When Swayze, a Houston native, attended San Jacinto College Central Campus from 1971 to 1972, he managed to shine even then.

“We were enrolled in our modern and jazz classes,” said Underkircher, a Pasadena native and now a yoga and fitness instructor at San Jacinto College.


At the time, the campus had a competitive gymnastics team and its coach required students to enroll in dance classes for flexibility.

“Mr. Swayze was in our dance classes and got to partner with him and dance with him,” said Underkircher. “I’m a native Texan, he was a native Texan and we all got along really well because we were very laid back.”

Swazye, whose mother, Patsy Swayze, was a successful Houston choreographer and dancer, had already surpassed his fellow gymnasts.

“He had this incredible dance background, so he was the standout of all these guys,” said Underkircher. “They were all very athletic and very good movers, but he was this guy with this tremendous background.”

That background had led Swayze to pursue dance at a time when male dancers were still a rarity, at least at San Jacinto.

“It was wonderful to get to dance with these guys because in that time, there were not that many male dancers,” said Underkircher. “It was a little unusual for us.”

The classes would visit area high schools to perform and to recruit for the San Jacinto dance and gymnastics programs.

“We did a lot of performances that were informal and also performed formally at Slocum Auditorium in the spring,” Underkirtner recalled. “It was just a whole year of getting to work with these guys and perform with them – it was great.”

At the end of the school year, the classmates moved on.
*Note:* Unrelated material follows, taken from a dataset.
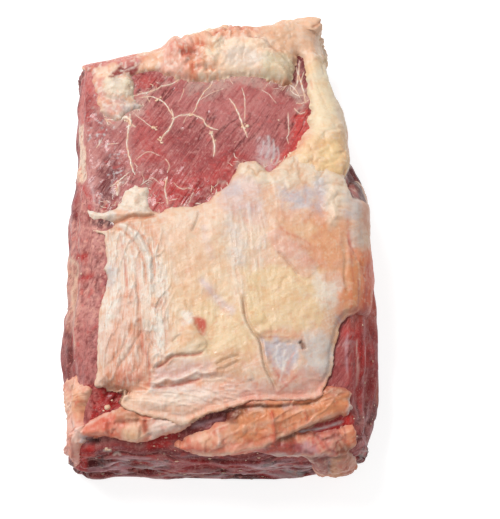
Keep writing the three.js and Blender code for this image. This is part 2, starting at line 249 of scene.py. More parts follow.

Underkircher went on to study with Swayze’s mother and then on to university.

But Swayze went to New York to find fame.

“It was a big leap for sure,” she said. “It was like ‘Wow, what a risk-taker’ because I went to university that had a dance program and stayed in the educational safety, but he went out and really put himself on the line professionally. It was a big step. At that time it was so unusual to do that and I think we were all just so proud that somebody from here had done that.”

Keanu Reeves, Swayze’s co-star in the 1991 film, “Point Break,” remembered a person “generous to everyone around him, he just lit up a room.”

Another co-star, Leslie Ann Down, from 1984’s TV miniseries “North and South” recalled Swayze as “a very humble guy.”

Both films caught Swayze before and after meteoric fame, and Underkircher can attest to both of those assessments.

“He was very kind and courteous. He wasn’t a macho guy of any sort, he was very easy to approach and was very respectful to everyone – the teacher and the students. He was a very sweet guy, well-grounded and very easy to approach – just very genuine.”

Swayze has provided a kind of inspiration for Underkircher’s own students’ aspirations.

“It (fame) is possible and he was an example of that,” she said.